*TASK GOAL*
The entries below should be output exactly as written.

::::

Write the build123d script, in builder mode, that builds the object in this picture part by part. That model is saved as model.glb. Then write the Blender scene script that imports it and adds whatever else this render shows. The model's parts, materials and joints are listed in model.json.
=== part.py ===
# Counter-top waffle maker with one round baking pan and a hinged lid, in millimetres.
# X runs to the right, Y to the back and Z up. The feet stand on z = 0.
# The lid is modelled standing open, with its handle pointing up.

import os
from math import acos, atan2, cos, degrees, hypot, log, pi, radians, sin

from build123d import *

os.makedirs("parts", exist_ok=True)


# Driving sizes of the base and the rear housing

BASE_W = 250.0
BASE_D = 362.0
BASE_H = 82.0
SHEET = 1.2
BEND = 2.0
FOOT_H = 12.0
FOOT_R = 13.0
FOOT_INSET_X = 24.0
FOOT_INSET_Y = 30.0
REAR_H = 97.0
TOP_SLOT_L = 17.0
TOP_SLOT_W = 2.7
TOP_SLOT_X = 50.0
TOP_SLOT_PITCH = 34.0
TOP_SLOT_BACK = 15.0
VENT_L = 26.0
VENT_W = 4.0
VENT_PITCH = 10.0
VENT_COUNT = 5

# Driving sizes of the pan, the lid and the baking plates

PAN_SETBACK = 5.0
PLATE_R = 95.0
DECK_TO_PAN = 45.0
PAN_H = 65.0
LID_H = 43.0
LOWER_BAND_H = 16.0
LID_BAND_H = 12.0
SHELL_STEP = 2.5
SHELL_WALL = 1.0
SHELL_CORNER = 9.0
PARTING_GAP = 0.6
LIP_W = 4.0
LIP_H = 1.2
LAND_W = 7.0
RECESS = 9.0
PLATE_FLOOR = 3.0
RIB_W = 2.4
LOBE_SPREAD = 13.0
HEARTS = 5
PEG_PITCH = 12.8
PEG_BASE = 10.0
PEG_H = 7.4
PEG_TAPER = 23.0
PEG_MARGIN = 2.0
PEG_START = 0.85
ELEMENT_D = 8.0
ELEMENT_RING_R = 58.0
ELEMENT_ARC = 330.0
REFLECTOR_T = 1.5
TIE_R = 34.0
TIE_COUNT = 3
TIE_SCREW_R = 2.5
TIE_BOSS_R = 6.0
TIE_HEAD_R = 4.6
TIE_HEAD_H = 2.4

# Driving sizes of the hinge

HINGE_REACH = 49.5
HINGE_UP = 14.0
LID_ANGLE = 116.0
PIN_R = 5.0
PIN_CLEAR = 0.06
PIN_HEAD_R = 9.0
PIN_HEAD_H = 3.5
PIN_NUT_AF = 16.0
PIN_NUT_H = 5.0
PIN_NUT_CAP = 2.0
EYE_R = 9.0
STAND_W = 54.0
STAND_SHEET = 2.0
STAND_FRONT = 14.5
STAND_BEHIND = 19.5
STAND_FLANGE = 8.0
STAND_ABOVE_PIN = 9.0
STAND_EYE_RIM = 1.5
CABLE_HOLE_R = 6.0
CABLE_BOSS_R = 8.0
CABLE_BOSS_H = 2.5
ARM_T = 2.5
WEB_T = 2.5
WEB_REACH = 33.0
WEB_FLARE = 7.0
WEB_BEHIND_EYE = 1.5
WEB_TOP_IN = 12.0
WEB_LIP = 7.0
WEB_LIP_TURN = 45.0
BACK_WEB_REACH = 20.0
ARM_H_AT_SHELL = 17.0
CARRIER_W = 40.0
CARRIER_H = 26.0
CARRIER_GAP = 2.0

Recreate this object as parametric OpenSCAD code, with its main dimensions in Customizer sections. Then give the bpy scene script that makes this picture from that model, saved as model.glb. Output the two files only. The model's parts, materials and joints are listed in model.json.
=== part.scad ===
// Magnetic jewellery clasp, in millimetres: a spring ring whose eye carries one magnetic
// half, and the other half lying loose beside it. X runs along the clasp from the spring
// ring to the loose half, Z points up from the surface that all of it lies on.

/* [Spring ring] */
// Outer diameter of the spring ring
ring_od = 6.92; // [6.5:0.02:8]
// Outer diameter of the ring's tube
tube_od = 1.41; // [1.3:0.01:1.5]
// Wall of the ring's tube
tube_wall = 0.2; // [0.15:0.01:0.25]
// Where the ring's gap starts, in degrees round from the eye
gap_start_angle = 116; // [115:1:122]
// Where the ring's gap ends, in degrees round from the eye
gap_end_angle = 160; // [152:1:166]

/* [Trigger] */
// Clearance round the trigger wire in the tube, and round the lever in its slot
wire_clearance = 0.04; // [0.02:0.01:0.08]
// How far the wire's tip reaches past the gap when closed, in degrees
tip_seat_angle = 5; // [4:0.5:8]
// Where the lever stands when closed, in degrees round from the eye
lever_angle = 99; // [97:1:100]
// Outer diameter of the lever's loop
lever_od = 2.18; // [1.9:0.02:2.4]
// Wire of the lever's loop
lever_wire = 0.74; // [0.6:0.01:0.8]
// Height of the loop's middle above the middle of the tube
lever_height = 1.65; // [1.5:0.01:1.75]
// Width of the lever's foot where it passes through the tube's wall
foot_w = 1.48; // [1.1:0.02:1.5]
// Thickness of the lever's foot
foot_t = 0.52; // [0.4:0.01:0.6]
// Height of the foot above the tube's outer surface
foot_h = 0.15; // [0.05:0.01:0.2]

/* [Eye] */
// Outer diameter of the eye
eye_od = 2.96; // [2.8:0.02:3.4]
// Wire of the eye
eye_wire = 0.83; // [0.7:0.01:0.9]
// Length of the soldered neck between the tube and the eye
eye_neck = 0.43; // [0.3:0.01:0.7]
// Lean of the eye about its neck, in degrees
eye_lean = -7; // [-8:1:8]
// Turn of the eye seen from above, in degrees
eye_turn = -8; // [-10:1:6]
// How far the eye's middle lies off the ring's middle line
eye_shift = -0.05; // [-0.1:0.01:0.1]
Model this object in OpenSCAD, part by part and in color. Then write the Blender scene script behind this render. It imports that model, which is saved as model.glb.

::::

*COMPLETED TASK*
Write the build123d script, in builder mode, that builds the object in this picture part by part. That model is saved as model.glb. Then write the Blender scene script that imports it and adds whatever else this render shows. The model's parts, materials and joints are listed in model.json.
=== part.py ===
# Counter-top waffle maker with one round baking pan and a hinged lid, in millimetres.
# X runs to the right, Y to the back and Z up. The feet stand on z = 0.
# The lid is modelled standing open, with its handle pointing up.

import os
from math import acos, atan2, cos, degrees, hypot, log, pi, radians, sin

from build123d import *

os.makedirs("parts", exist_ok=True)


# Driving sizes of the base and the rear housing

BASE_W = 250.0
BASE_D = 362.0
BASE_H = 82.0
SHEET = 1.2
BEND = 2.0
FOOT_H = 12.0
FOOT_R = 13.0
FOOT_INSET_X = 24.0
FOOT_INSET_Y = 30.0
REAR_H = 97.0
TOP_SLOT_L = 17.0
TOP_SLOT_W = 2.7
TOP_SLOT_X = 50.0
TOP_SLOT_PITCH = 34.0
TOP_SLOT_BACK = 15.0
VENT_L = 26.0
VENT_W = 4.0
VENT_PITCH = 10.0
VENT_COUNT = 5

# Driving sizes of the pan, the lid and the baking plates

PAN_SETBACK = 5.0
PLATE_R = 95.0
DECK_TO_PAN = 45.0
PAN_H = 65.0
LID_H = 43.0
LOWER_BAND_H = 16.0
LID_BAND_H = 12.0
SHELL_STEP = 2.5
SHELL_WALL = 1.0
SHELL_CORNER = 9.0
PARTING_GAP = 0.6
LIP_W = 4.0
LIP_H = 1.2
LAND_W = 7.0
RECESS = 9.0
PLATE_FLOOR = 3.0
RIB_W = 2.4
LOBE_SPREAD = 13.0
HEARTS = 5
PEG_PITCH = 12.8
PEG_BASE = 10.0
PEG_H = 7.4
PEG_TAPER = 23.0
PEG_MARGIN = 2.0
PEG_START = 0.85
ELEMENT_D = 8.0
ELEMENT_RING_R = 58.0
ELEMENT_ARC = 330.0
REFLECTOR_T = 1.5
TIE_R = 34.0
TIE_COUNT = 3
TIE_SCREW_R = 2.5
TIE_BOSS_R = 6.0
TIE_HEAD_R = 4.6
TIE_HEAD_H = 2.4

# Driving sizes of the hinge

HINGE_REACH = 49.5
HINGE_UP = 14.0
LID_ANGLE = 116.0
PIN_R = 5.0
PIN_CLEAR = 0.06
PIN_HEAD_R = 9.0
PIN_HEAD_H = 3.5
PIN_NUT_AF = 16.0
PIN_NUT_H = 5.0
PIN_NUT_CAP = 2.0
EYE_R = 9.0
STAND_W = 54.0
STAND_SHEET = 2.0
STAND_FRONT = 14.5
STAND_BEHIND = 19.5
STAND_FLANGE = 8.0
STAND_ABOVE_PIN = 9.0
STAND_EYE_RIM = 1.5
CABLE_HOLE_R = 6.0
CABLE_BOSS_R = 8.0
CABLE_BOSS_H = 2.5
ARM_T = 2.5
WEB_T = 2.5
WEB_REACH = 33.0
WEB_FLARE = 7.0
WEB_BEHIND_EYE = 1.5
WEB_TOP_IN = 12.0
WEB_LIP = 7.0
WEB_LIP_TURN = 45.0
BACK_WEB_REACH = 20.0
ARM_H_AT_SHELL = 17.0
CARRIER_W = 40.0
CARRIER_H = 26.0
CARRIER_GAP = 2.0

Recreate this object as parametric OpenSCAD code, with its main dimensions in Customizer sections. Then give the bpy scene script that makes this picture from that model, saved as model.glb. Output the two files only. The model's parts, materials and joints are listed in model.json.
=== part.scad ===
// Magnetic jewellery clasp, in millimetres: a spring ring whose eye carries one magnetic
// half, and the other half lying loose beside it. X runs along the clasp from the spring
// ring to the loose half, Z points up from the surface that all of it lies on.

/* [Spring ring] */
// Outer diameter of the spring ring
ring_od = 6.92; // [6.5:0.02:8]
// Outer diameter of the ring's tube
tube_od = 1.41; // [1.3:0.01:1.5]
// Wall of the ring's tube
tube_wall = 0.2; // [0.15:0.01:0.25]
// Where the ring's gap starts, in degrees round from the eye
gap_start_angle = 116; // [115:1:122]
// Where the ring's gap ends, in degrees round from the eye
gap_end_angle = 160; // [152:1:166]

/* [Trigger] */
// Clearance round the trigger wire in the tube, and round the lever in its slot
wire_clearance = 0.04; // [0.02:0.01:0.08]
// How far the wire's tip reaches past the gap when closed, in degrees
tip_seat_angle = 5; // [4:0.5:8]
// Where the lever stands when closed, in degrees round from the eye
lever_angle = 99; // [97:1:100]
// Outer diameter of the lever's loop
lever_od = 2.18; // [1.9:0.02:2.4]
// Wire of the lever's loop
lever_wire = 0.74; // [0.6:0.01:0.8]
// Height of the loop's middle above the middle of the tube
lever_height = 1.65; // [1.5:0.01:1.75]
// Width of the lever's foot where it passes through the tube's wall
foot_w = 1.48; // [1.1:0.02:1.5]
// Thickness of the lever's foot
foot_t = 0.52; // [0.4:0.01:0.6]
// Height of the foot above the tube's outer surface
foot_h = 0.15; // [0.05:0.01:0.2]

/* [Eye] */
// Outer diameter of the eye
eye_od = 2.96; // [2.8:0.02:3.4]
// Wire of the eye
eye_wire = 0.83; // [0.7:0.01:0.9]
// Length of the soldered neck between the tube and the eye
eye_neck = 0.43; // [0.3:0.01:0.7]
// Lean of the eye about its neck, in degrees
eye_lean = -7; // [-8:1:8]
// Turn of the eye seen from above, in degrees
eye_turn = -8; // [-10:1:6]
// How far the eye's middle lies off the ring's middle line
eye_shift = -0.05; // [-0.1:0.01:0.1]
Model this object in OpenSCAD, part by part and in color. Then write the Blender scene script behind this render. It imports that model, which is saved as model.glb.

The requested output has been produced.